The heads-up is that since the beginning of humanity’s journey on this planet, God has had a plan. One plan. Not a plan A and a plan B if necessary.

And…the incarnation reveals that God is with us. He has come in the Christmas story to let us in on a wonderful secret that He never meant to be a secret: that He is with us, for us, and in us.

He’s come so close that He fills each of His followers with His Spirit, so that we are the temple of God.

1 Corinthians 3:16 says, “Don’t you know that you yourselves are God’s temple and that God’s Spirit dwells in your midst?”

This shows that God’s presence no longer rests in a building but among His people.

1 Corinthians 6:19–20 says, “Do you not know that your bodies are temples of the Holy Spirit, who is in you, whom you have received from God? You are not your own; you were bought at a price. Therefore honour God with your bodies.”

Each believer personally becomes a dwelling place of God’s Spirit.

John 14:16–17 records Jesus’ promise: “I will ask the Father, and he will give you another advocate to help you and be with you forever—the Spirit of truth. … He lives with you and will be in you.”

God moves from being beside His people to being within them.

Ephesians 2:21–22 says, “In him the whole building is joined together and rises to become a holy temple in the Lord. And in him you too are being built together to become a dwelling in which God lives by his Spirit.”

Together, the Church becomes the living temple of God’s presence.

So let me try to wrap this all up with a neat little bow:

The Promise Kept in Flesh and Blood

Genesis looked forward, David waited, the prophets longed, and Mary conceived.

Heaven touched earth — the eternal became infant.

The seed and the king are one and the same: Jesus, the Christ.

He will reign forever — and His kingdom will have no end.

“Genesis hoped, David believed, Mary received — and Jesus came.

And so with all this there comes an invitation. I’ve just given you a pretty intense introductory crash course on Messianic prophecy. How’s your brain? Sorry if that was a lot to process.
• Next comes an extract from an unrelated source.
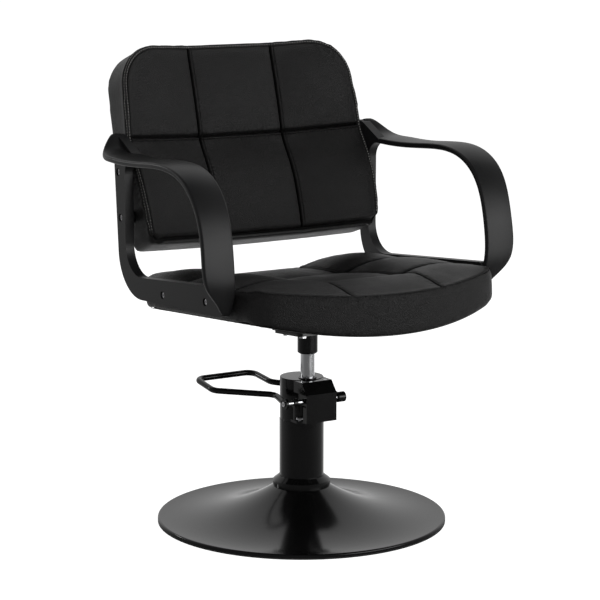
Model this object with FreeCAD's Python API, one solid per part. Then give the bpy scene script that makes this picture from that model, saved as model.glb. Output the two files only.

But the invitation is this: Will you let this King reign in you? Will King Jesus find in you a place to dwell by His Spirit?

Will you come to Jesus in faith, not necessarily grasping all the details I’ve given, but understanding that God has done all He has done in Scripture because He loves you;

He has done it all in order that we might believe, and in believing personally receive His promise to reign in you, in me.

That we might know that Jesus is the Messiah, that Jesus laid down His life on the cross for you and me, in order to fix what was broken in our relationship with God, in order to enable us to cross the chasm that separates humanity from God?

If this is what your heart longs for — peace with God, forgiveness, and new life — then pray with me.

Lord Jesus, I thank you that you are the promised king, the promised Messiah.

I thank you that you are, and you have revealed to me that you are the son of God.

I think you that you lay down your life for me upon the Cross, that you suffered in my place on the cross.

Lord Jesus, I repent of all that has kept me from you, my pride, my self-sufficiency, my sin. And I lay it down at the foot of your cross.

Come into my life, Lord Jesus. Fill me with your promised Holy Spirit.

Empower me to live faithfully for you. Strengthen my faith every day, and make me a light in this dark world.

I think you that you have saved me. I think you that my name is now written in heaven. In your perfect and Holy and matchless name, I pray.